# [Requirement]
State only the number of lines that include "each".

# [Extracted information]
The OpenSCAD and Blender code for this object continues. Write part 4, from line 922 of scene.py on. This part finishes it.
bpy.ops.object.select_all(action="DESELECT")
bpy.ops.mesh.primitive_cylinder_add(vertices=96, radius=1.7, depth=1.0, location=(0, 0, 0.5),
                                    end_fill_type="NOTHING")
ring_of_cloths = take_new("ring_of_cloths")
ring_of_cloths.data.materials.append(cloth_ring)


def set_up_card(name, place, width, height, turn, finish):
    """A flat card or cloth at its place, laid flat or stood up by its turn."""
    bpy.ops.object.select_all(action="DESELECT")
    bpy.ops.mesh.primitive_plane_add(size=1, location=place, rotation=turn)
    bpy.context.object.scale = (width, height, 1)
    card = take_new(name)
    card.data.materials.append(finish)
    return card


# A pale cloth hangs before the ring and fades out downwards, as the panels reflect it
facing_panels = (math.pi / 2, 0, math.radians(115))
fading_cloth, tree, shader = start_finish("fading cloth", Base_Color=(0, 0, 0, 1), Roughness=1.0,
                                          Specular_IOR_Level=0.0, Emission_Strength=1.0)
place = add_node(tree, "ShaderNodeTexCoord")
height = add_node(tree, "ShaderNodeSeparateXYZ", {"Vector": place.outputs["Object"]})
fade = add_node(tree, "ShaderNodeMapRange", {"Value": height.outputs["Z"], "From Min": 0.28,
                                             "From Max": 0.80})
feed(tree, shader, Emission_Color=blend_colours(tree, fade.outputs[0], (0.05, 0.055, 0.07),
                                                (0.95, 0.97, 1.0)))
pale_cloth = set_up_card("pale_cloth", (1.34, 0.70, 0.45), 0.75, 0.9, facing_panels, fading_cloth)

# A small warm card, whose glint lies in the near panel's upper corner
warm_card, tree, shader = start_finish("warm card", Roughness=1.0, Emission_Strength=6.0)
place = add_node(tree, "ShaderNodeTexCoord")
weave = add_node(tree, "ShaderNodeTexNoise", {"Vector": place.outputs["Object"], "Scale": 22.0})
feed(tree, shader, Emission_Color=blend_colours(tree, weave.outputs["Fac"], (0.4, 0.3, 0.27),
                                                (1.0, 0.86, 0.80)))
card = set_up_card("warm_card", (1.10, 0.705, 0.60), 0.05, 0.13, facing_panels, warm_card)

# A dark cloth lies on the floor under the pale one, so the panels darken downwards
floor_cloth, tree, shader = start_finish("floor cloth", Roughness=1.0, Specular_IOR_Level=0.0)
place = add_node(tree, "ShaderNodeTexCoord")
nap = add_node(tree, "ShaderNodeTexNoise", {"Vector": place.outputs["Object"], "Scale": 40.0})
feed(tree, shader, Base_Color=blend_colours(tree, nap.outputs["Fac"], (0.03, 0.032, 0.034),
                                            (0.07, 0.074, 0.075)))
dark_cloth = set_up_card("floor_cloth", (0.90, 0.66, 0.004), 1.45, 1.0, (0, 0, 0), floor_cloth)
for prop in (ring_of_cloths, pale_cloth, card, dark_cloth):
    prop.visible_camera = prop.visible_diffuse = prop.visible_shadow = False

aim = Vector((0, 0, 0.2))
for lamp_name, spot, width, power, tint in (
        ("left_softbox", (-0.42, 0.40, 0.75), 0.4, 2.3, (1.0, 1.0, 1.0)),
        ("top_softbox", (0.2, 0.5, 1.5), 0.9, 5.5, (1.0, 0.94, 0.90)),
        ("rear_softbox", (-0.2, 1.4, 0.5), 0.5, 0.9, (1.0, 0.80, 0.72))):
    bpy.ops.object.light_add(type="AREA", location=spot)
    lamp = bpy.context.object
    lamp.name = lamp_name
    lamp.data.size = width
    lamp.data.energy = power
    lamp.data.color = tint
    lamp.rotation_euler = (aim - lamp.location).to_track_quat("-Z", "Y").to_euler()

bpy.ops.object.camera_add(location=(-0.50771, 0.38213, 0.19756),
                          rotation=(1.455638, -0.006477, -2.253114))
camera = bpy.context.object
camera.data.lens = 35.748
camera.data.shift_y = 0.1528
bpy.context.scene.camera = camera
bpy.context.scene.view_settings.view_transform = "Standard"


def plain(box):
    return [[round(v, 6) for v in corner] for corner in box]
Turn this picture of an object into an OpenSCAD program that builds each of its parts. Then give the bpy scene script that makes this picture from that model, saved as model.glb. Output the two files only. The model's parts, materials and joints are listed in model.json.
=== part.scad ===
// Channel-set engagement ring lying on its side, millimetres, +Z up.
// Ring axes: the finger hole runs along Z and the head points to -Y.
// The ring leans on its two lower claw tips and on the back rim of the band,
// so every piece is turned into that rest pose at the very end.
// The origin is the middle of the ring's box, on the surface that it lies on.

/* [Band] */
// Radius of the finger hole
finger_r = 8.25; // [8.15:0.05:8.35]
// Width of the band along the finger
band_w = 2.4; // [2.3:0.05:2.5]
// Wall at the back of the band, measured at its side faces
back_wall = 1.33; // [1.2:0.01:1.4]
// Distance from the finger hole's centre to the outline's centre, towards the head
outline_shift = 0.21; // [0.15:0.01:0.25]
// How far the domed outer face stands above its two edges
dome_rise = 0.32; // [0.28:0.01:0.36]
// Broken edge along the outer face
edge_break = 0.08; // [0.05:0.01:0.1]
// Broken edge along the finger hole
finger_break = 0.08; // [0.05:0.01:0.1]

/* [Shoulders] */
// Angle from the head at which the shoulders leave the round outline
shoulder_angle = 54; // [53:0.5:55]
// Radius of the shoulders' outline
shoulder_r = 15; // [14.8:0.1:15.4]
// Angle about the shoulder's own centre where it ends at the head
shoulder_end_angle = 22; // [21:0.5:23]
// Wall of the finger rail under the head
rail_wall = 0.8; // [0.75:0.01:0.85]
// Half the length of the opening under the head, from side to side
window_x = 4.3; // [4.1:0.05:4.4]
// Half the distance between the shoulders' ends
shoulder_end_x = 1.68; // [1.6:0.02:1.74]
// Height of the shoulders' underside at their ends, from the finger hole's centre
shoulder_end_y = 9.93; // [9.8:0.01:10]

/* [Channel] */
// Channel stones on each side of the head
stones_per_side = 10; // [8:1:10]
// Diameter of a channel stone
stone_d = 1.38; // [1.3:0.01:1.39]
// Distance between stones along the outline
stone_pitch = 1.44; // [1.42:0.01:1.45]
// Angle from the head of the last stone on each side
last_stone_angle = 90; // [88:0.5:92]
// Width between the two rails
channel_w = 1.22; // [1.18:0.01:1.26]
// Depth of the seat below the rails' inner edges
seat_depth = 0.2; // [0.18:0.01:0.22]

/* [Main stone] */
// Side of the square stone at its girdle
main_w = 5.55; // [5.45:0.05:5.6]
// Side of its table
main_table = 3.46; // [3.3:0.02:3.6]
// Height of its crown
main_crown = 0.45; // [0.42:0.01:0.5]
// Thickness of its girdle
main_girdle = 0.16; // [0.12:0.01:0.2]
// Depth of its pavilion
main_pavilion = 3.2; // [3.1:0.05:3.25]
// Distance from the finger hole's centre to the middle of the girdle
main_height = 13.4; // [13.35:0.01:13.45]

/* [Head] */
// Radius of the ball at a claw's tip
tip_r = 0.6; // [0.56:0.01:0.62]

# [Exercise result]
3